# start of Provided material

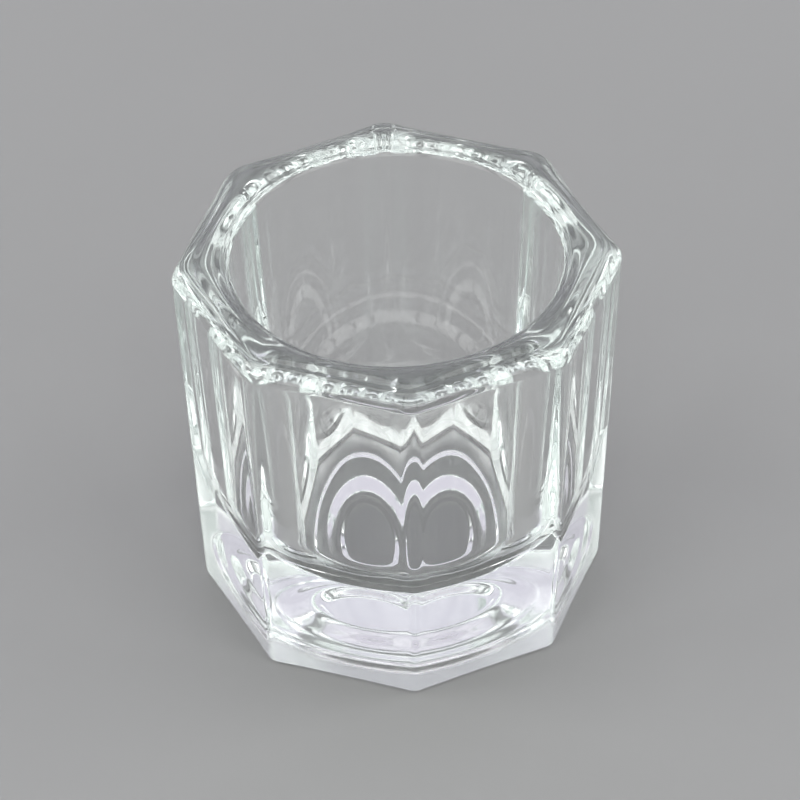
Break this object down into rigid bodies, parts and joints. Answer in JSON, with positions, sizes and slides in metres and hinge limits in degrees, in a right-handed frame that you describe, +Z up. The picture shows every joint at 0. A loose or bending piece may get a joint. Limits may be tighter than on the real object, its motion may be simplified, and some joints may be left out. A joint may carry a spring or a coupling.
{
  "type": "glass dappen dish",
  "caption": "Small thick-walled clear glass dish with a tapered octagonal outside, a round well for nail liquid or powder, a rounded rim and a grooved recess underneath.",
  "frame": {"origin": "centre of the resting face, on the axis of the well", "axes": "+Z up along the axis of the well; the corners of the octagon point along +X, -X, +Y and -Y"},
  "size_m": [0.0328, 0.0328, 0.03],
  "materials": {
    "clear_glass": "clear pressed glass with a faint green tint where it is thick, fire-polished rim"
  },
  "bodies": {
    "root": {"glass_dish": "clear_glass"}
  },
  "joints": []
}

# end of Provided material

### Exercise prompt
Copy out the data shown above without altering anything.

### Solution for this problem
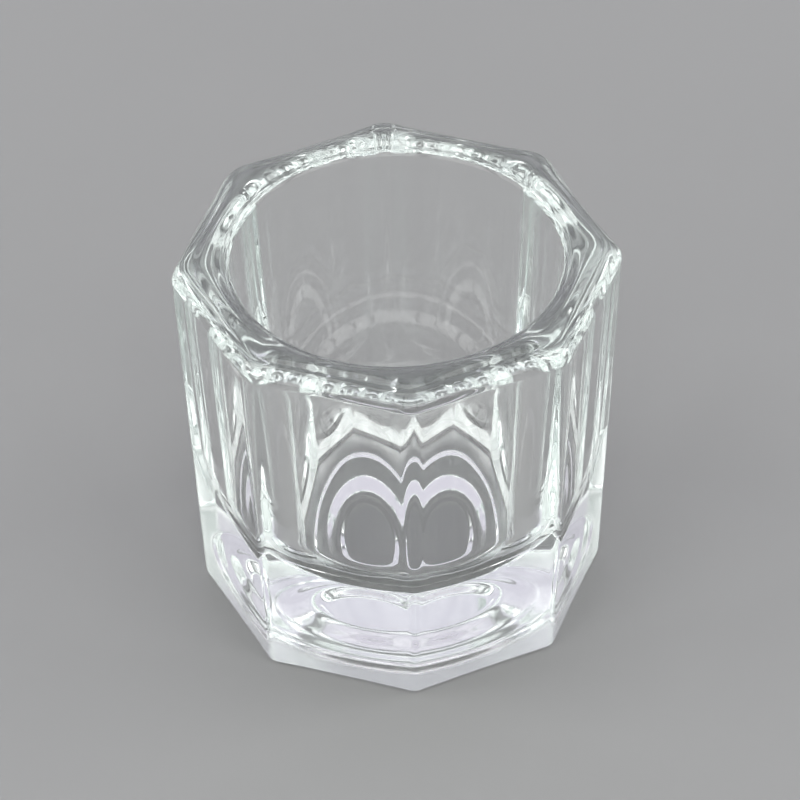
Break this object down into rigid bodies, parts and joints. Answer in JSON, with positions, sizes and slides in metres and hinge limits in degrees, in a right-handed frame that you describe, +Z up. The picture shows every joint at 0. A loose or bending piece may get a joint. Limits may be tighter than on the real object, its motion may be simplified, and some joints may be left out. A joint may carry a spring or a coupling.
{
  "type": "glass dappen dish",
  "caption": "Small thick-walled clear glass dish with a tapered octagonal outside, a round well for nail liquid or powder, a rounded rim and a grooved recess underneath.",
  "frame": {"origin": "centre of the resting face, on the axis of the well", "axes": "+Z up along the axis of the well; the corners of the octagon point along +X, -X, +Y and -Y"},
  "size_m": [0.0328, 0.0328, 0.03],
  "materials": {
    "clear_glass": "clear pressed glass with a faint green tint where it is thick, fire-polished rim"
  },
  "bodies": {
    "root": {"glass_dish": "clear_glass"}
  },
  "joints": []
}